Judges is professedly a continuation of Joshua, but it is very different in style, scope, and arrangement; whereas Joshua is closely akin to the legal books, Judges rather resembles the historical. It covers a much longer period, extending over twelve judgeships, and is arranged on a distinct plan. In each case Israel sins, God punishes by an invasion, the nation repents, and a deliverer is raised up. Two supplementary narratives close the book, to show the state of the country when there was no king. It may be that the Book of Ruth is a third supplement, to show the origin of the great royal house of David.

The next four books, Samuel and Kings, are called by the Greek translators Books of Kingdoms” (βασιλειῶ?ν ) . 1 S. opens with the story of Samuel’ s birth in the days of Eli, the priestly judge, and gives an account of the loss of the Ark and the utter degradation of Israel under the Philistine yoke. Samuel, the first of the prophets, is the leader in the great struggle, and is compelled by the people to set a king over the nation in the person of Saul, who does much for the emancipation of his people, but is rejected by God and falls in battle against the Philistines. The main part of the last half of 1 S. is chiefly occupied with the hairbreadth escapes and adventures of David, the real founder of the monarchy, who is described as the “ man after God’ s own heart.” More space is given to him than to any other person mentioned in the Bible, about half 1 S., all 2 S., and two chapters of 1 K. forming his biography. 1 Kings is divided between the reign of Solomon, with an elaborate account of the Temple and its dedication, and the story of the division of the kingdom till the death of Ahab. The second book carries the reader down through the later history of the divided monarchy, relating the fall of the northern, and concluding with a history of the southern kingdom, the destruction of Jerusalem and the Captivity, to the restoration of Jehoiachin to a certain degree of honour by the son of Nebuchadrezzar. The latter period has to be supplemented by the historical portions of Jeremiah and the allusions to contemporary events in Isaiah and Ezekiel.

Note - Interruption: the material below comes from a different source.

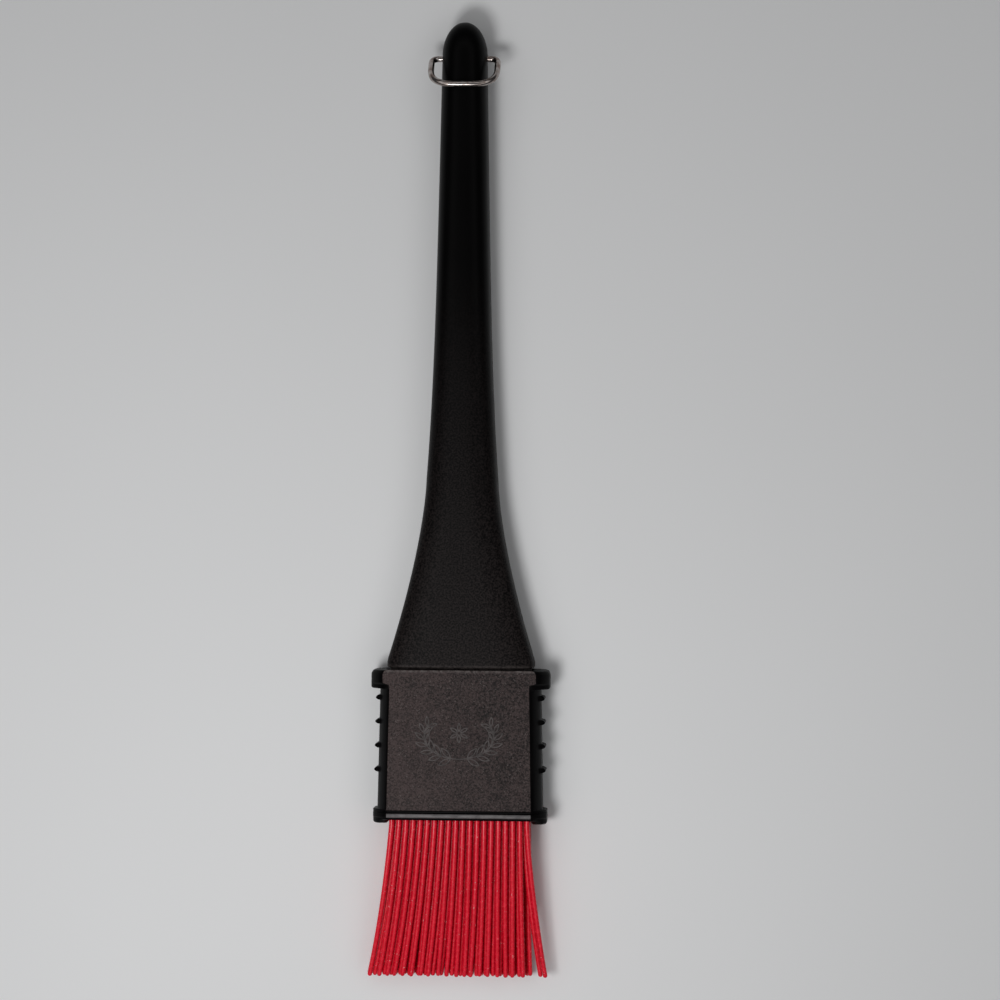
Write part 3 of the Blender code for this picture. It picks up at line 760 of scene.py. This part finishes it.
def sleeve_run():
    """Closed run of sections: down the outside, in at the mouth and up the inside.

    Each has its place below the top, half width, half depth, and the corner's round across and in depth.
    The collar's and the lip's eased edges are given in millimetres.
    """
    body, face = BODY_HALF_WIDTH, FACE
    lug, mouth = body + LUG_STAND, body + BODY_FLARE
    rim = mouth + RIM_STAND
    groove_end = GROOVE_TOP + GROOVE_HEIGHT
    bead_end = groove_end + BEAD_HEIGHT
    wide_round = LUG_STAND + EDGE_ROUND
    rim_round = RIM_STAND + EDGE_ROUND
    collar = [
        (down * MM, lug - inwards * MM, face - under * MM, COLLAR_ROUND)
        for down, inwards, under in COLLAR_EASE
    ]
    lip = [
        (SLEEVE_LENGTH - up * MM, rim - inwards * MM, face - under * MM, rim_round)
        for up, inwards, under in LIP_EASE
    ]
    outer = (
        *collar,
        (COLLAR_PANEL, lug, face, COLLAR_ROUND),
        (COLLAR_PANEL + COLLAR_STEP, lug, face, wide_round),
        (LUG_HEIGHT - LUG_EASE, lug, face, wide_round),
        (LUG_HEIGHT, lug - LUG_EASE, face, wide_round - LUG_EASE),
        (LUG_HEIGHT + EDGE_STEP, body, face, EDGE_ROUND),
        (RIM_TOP, mouth, face, EDGE_ROUND),
        (RIM_TOP + EDGE_STEP, rim, face, rim_round),
        (GROOVE_TOP, rim, face, rim_round),
        (GROOVE_TOP + EASED, rim, face - GROOVE_DEPTH, rim_round),
        (groove_end - EASED, rim, face - GROOVE_DEPTH, rim_round),
        (groove_end, rim, face - BEAD_EDGE_SUNK, rim_round),
        (groove_end + BEAD_HEIGHT / 2, rim, face - BEAD_SUNK, rim_round),
        (bead_end, rim, face - BEAD_EDGE_SUNK, rim_round),
        (bead_end + EASED, rim, face - GROOVE_DEPTH, rim_round),
        *lip,
    )
    inner = (
        (SLEEVE_LENGTH, *(half + LEAD_IN for half in MOUTH_HALF)),
        (SLEEVE_LENGTH - LEAD_IN, *MOUTH_HALF),
        (LIP_TOP, *MOUTH_HALF),
        (LIP_TOP, *CHAMBER_HALF),
        (CHAMBER_TOP, *CHAMBER_HALF),
        (CHAMBER_TOP - LEAD_IN, *SOCKET_HALF),
        (LEAD_IN, *SOCKET_HALF),
        (0.0, *(half + LEAD_IN for half in SOCKET_HALF)),
    )
    outside = [(*section, EDGE_ROUND_DEPTH) for section in outer]
    inside = [(*section, INNER_ROUND, INNER_ROUND) for section in inner]
    return np.array(outside + inside), len(outside)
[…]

Characteristics of Prophetical History.— The books we have already considered represent the standpoint of the prophets of Israel; and, as we have seen, Joshua, Judges, Samuel, and Kings are known as the first four of the prophetical books. Generally speaking, the view they take of the nation is that it is the people of God, who are specially bound to act in accordance with their high calling, though as a rule they fail lamentably to attain the standard demanded of them. But in no case is Israel represented as having a law like that known in after days as the “ Law of Moses” ; or, if it had, the majority of the nation, priests and prophets included, were completely ignorant of its contents. The ritual practices of all the saints and heroes of Israel throughout these books are quite different from those prescribed in Lev. and Nu., and if there is any Law it is rather that of the earliest legal chapters in Ex. (20– 23).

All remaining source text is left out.